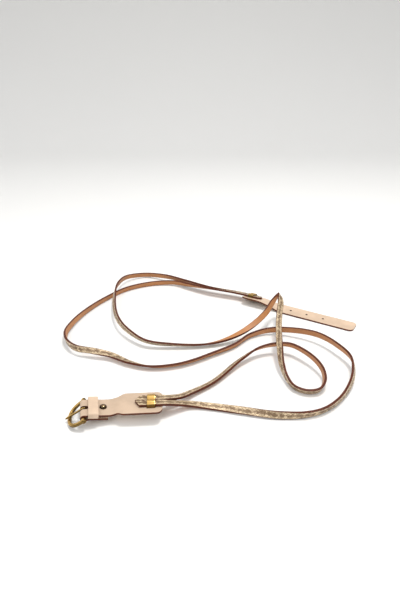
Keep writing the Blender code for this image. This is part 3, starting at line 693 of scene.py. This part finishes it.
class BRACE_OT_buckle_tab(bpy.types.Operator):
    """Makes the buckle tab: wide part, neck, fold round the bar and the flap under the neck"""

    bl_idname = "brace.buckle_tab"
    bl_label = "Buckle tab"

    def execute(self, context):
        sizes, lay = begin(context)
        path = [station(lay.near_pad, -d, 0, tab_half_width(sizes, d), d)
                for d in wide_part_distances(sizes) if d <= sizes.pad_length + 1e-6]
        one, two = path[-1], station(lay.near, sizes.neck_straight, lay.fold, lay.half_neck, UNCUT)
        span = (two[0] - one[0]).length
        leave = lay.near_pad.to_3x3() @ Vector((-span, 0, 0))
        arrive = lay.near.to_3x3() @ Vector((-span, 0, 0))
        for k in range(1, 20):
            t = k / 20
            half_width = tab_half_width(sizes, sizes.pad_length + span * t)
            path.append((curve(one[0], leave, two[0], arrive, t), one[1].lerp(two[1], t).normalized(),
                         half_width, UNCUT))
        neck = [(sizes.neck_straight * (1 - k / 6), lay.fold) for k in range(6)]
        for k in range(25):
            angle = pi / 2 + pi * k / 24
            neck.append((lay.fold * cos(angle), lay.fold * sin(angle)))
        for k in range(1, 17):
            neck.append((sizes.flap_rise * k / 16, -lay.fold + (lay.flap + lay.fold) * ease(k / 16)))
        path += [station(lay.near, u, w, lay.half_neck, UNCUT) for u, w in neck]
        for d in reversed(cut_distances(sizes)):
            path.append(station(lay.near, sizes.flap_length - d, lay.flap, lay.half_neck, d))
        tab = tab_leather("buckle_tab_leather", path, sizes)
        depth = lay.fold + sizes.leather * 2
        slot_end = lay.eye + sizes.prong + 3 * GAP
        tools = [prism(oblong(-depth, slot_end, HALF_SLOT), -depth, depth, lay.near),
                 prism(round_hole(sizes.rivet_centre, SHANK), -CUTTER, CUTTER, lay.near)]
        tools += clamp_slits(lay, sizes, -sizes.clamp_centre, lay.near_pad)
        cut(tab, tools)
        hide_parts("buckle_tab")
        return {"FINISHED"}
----
§ Stated exercise:
Quote the entire listing above exactly.

§ Finished task:
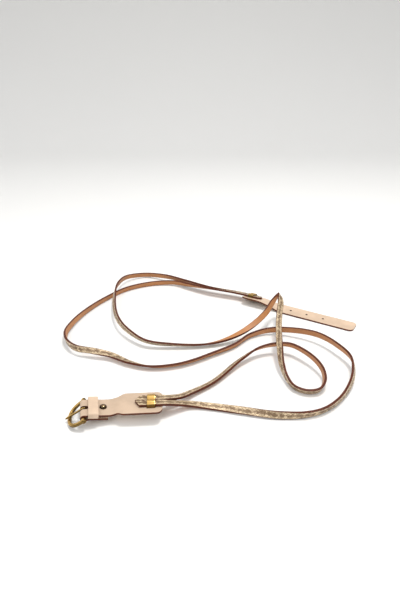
Keep writing the Blender code for this image. This is part 3, starting at line 693 of scene.py. This part finishes it.
class BRACE_OT_buckle_tab(bpy.types.Operator):
    """Makes the buckle tab: wide part, neck, fold round the bar and the flap under the neck"""

    bl_idname = "brace.buckle_tab"
    bl_label = "Buckle tab"

    def execute(self, context):
        sizes, lay = begin(context)
        path = [station(lay.near_pad, -d, 0, tab_half_width(sizes, d), d)
                for d in wide_part_distances(sizes) if d <= sizes.pad_length + 1e-6]
        one, two = path[-1], station(lay.near, sizes.neck_straight, lay.fold, lay.half_neck, UNCUT)
        span = (two[0] - one[0]).length
        leave = lay.near_pad.to_3x3() @ Vector((-span, 0, 0))
        arrive = lay.near.to_3x3() @ Vector((-span, 0, 0))
        for k in range(1, 20):
            t = k / 20
            half_width = tab_half_width(sizes, sizes.pad_length + span * t)
            path.append((curve(one[0], leave, two[0], arrive, t), one[1].lerp(two[1], t).normalized(),
                         half_width, UNCUT))
        neck = [(sizes.neck_straight * (1 - k / 6), lay.fold) for k in range(6)]
        for k in range(25):
            angle = pi / 2 + pi * k / 24
            neck.append((lay.fold * cos(angle), lay.fold * sin(angle)))
        for k in range(1, 17):
            neck.append((sizes.flap_rise * k / 16, -lay.fold + (lay.flap + lay.fold) * ease(k / 16)))
        path += [station(lay.near, u, w, lay.half_neck, UNCUT) for u, w in neck]
        for d in reversed(cut_distances(sizes)):
            path.append(station(lay.near, sizes.flap_length - d, lay.flap, lay.half_neck, d))
        tab = tab_leather("buckle_tab_leather", path, sizes)
        depth = lay.fold + sizes.leather * 2
        slot_end = lay.eye + sizes.prong + 3 * GAP
        tools = [prism(oblong(-depth, slot_end, HALF_SLOT), -depth, depth, lay.near),
                 prism(round_hole(sizes.rivet_centre, SHANK), -CUTTER, CUTTER, lay.near)]
        tools += clamp_slits(lay, sizes, -sizes.clamp_centre, lay.near_pad)
        cut(tab, tools)
        hide_parts("buckle_tab")
        return {"FINISHED"}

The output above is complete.